The surveyors for the Southern Pacific route reached the site of Indio, known as Indian Wells at the time, on March 25, 1872. They reported that this point was halfway between Los Angeles and Yuma, Ariz. A perfect spot for a train depot.

Southern Pacific acquired a 22-mile railroad from Los Angeles to Wilmington, opened in October, 1869 and construction began during 1873 on lines north and east out of the city.

Trains were operated to Colton on July 16, 1895 and to Indio on May 29, 1876.

After the railroad's arrival in 1876, Indio really started to grow. The first permanent building was the craftsman style Southern Pacific Depot station and hotel. Southern Pacific tried to make life as comfortable as it could for their workers in order to keep them from leaving such a difficult area to live in at the time. It was the center of all social life in the desert with a fancy dining room. Dances were hosted on Friday nights.

While Indio started as a railroad town, it developed into an agricultural area shortly thereafter. Onions, cotton, grapes, citrus and dates thrived in the arid climate due to the ingenuity of farmers finding various means of attaining water — first through artesian wells.

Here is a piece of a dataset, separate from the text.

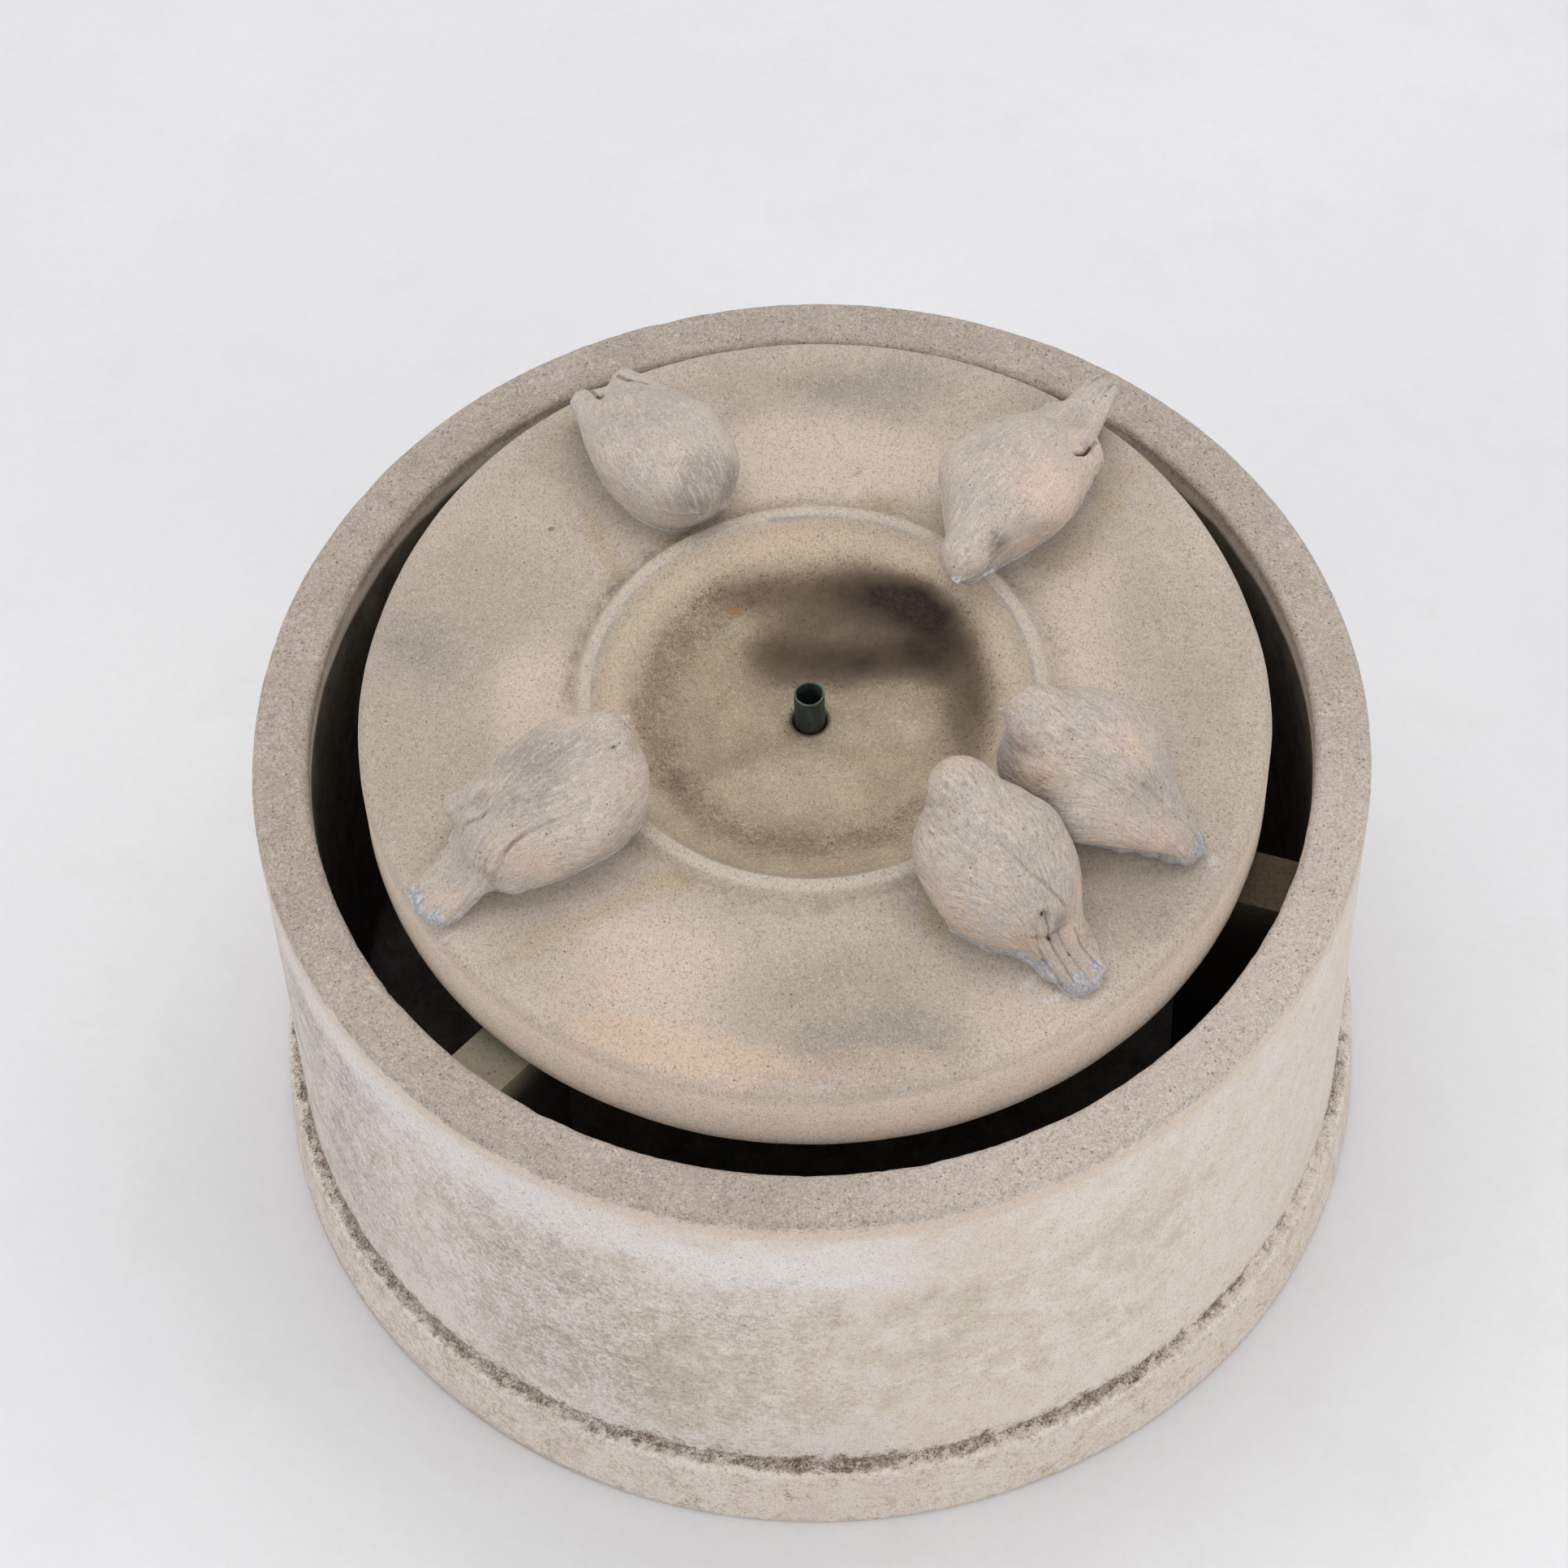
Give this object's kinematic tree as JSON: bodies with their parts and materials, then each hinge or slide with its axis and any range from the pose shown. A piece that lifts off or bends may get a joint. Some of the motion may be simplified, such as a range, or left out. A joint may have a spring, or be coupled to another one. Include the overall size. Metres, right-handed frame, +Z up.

The arrival of the Southern Pacific Railroad would leave an indelible mark on the Palm Springs-based Agua Caliente Band of Cahuilla Indians and shaped the future of the tribe. In the 1860s, the Federal government granted the railroad ten miles of odd-numbered sections of land on each side of the railroad right-of-way.

In 1876, when President Ulysses S. Grant established the present Agua Caliente Indian Reservation by executive order, only the even-numbered sections were still available. This created the reservation's "checkerboard" pattern.

In 1875, the Cahuilla Indians began working on the construction of the railroad. The tracks ran about six miles north of the Palm Springs Way Station, which served as a stagecoach stop from 1865 until the rail line was completed in 1887.

The Southern Pacific built a Spanish-styled railroad station in the 1930s, located in North Palm Springs on Tipton Road off Highway 111.

By this time, Palm Springs had already become a popular tourist destination and was known as a world famous winter playground for Hollywood stars. The Southern Pacific, traveling on what became known as the Sunset Route, now delivered travelers right at the doorstep of this thriving desert community.

A 1914 brochure touting the Southern Pacific Sunset Route as the "Best Route to the California 1915 Expositions" — the Panama-Pacific Exposition was being held in San Francisco and the Panama-California Exposition was taking place in San Diego — provided colorful descriptions of the stops along the route, which originated in New Orleans.

This is how the railroad's literature depicted the desert 100 years ago:

"Yuma, the Colorado River and California is reached 1,754 miles west from New Orleans … the route is through a region that is peculiar and interesting. At Imperial Junction, a branch line of the Southern Pacific runs south to the celebrated Imperial Valley, which has sprung into a wonderful existence in a night, almost, because of its splendid fertility, its varied, almost tropical products, freedom from frosts, great volume of water for irrigation, taken from the Colorado, and its rapid development and adaptability for all forms of agriculture, yet in the heart of the desert."

That year, 1914, the valley shipped more than 4,000 cars of cantaloupes alone, to all sections of the United States. From a waste only a few years ago, the Imperial Valley now has a population of 25,000 with fine towns, street cars, clubs, newspapers, excellent hotels and a high class civilization.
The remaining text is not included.